__Supplied data__:
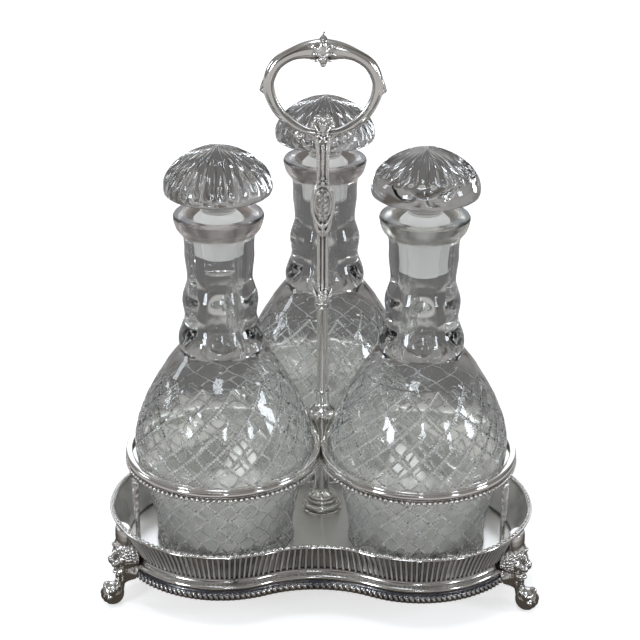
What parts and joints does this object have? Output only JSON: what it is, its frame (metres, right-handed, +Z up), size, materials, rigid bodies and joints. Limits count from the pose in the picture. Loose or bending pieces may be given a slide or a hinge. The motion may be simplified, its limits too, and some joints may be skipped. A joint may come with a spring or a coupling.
{
  "type": "antique tantalus",
  "caption": "Silver-plated decanter stand on lion feet: trefoil galleried tray, beaded rings, cut-glass decanters with mushroom stoppers, and a central column with a loop handle.",
  "frame": {"origin": "Centre of the whole stand's base box, at the level of the soles of the feet. The column's axis is 26.7 mm nearer the front, at y = -0.0267.", "axes": "+Z up along the column. The two front decanters stand side by side along X, at -X and +X. The single back decanter is towards +Y."},
  "size_m": [0.294, 0.2836, 0.3708],
  "materials": {
    "silver_plate": "polished silver plate, dark in its hollows",
    "cut_glass": "clear cut glass",
    "stopper_glass": "clear cut glass with a ground peg",
    "brass_fixings": "dull unplated brass"
  },
  "bodies": {
    "stand": {"baluster": "silver_plate", "base_border": "silver_plate", "base_nut": "brass_fixings", "base_washer": "brass_fixings", "bracket_back": "silver_plate", "bracket_left": "silver_plate", "bracket_right": "silver_plate", "column_sleeve": "silver_plate", "foot_back": "silver_plate", "foot_left": "silver_plate", "foot_right": "silver_plate", "foot_screws": "brass_fixings", "gadroon_edge": "silver_plate", "gallery_rim": "silver_plate", "gallery_wall": "silver_plate", "handle": "silver_plate", "handle_collar": "silver_plate", "pedestal": "silver_plate", "ring_back": "silver_plate", "ring_beading_back": "silver_plate", "ring_beading_left": "silver_plate", "ring_beading_right": "silver_plate", "ring_hub": "silver_plate", "ring_left": "silver_plate", "ring_right": "silver_plate", "tie_rod": "brass_fixings", "tray_floor": "silver_plate"},
    "decanter_back": {"decanter_back": "cut_glass"},
    "stopper_back": {"stopper_back": "stopper_glass"},
    "decanter_left": {"decanter_left": "cut_glass"},
    "stopper_left": {"stopper_left": "stopper_glass"},
    "decanter_right": {"decanter_right": "cut_glass"},
    "stopper_right": {"stopper_right": "stopper_glass"}
  },
  "joints": [
    {"name": "lift_decanter_back", "type": "slide", "parent": "stand", "child": "decanter_back", "axis": [0, 0, 1], "range_m": [0, 0.11]},
    {"name": "lift_stopper_back", "type": "slide", "parent": "decanter_back", "child": "stopper_back", "axis": [0, 0, 1], "range_m": [0, 0.05]},
    {"name": "lift_decanter_left", "type": "slide", "parent": "stand", "child": "decanter_left", "axis": [0, 0, 1], "range_m": [0, 0.11]},
    {"name": "lift_stopper_left", "type": "slide", "parent": "decanter_left", "child": "stopper_left", "axis": [0, 0, 1], "range_m": [0, 0.05]},
    {"name": "lift_decanter_right", "type": "slide", "parent": "stand", "child": "decanter_right", "axis": [0, 0, 1], "range_m": [0, 0.11]},
    {"name": "lift_stopper_right", "type": "slide", "parent": "decanter_right", "child": "stopper_right", "axis": [0, 0, 1], "range_m": [0, 0.05]}
  ]
}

__The exercise__: Which lines hold the word "frame"? Copy every one of them.

__Solution below__:
What parts and joints does this object have? Output only JSON: what it is, its frame (metres, right-handed, +Z up), size, materials, rigid bodies and joints. Limits count from the pose in the picture. Loose or bending pieces may be given a slide or a hinge. The motion may be simplified, its limits too, and some joints may be skipped. A joint may come with a spring or a coupling.
  "frame": {"origin": "Centre of the whole stand's base box, at the level of the soles of the feet. The column's axis is 26.7 mm nearer the front, at y = -0.0267.", "axes": "+Z up along the column. The two front decanters stand side by side along X, at -X and +X. The single back decanter is towards +Y."},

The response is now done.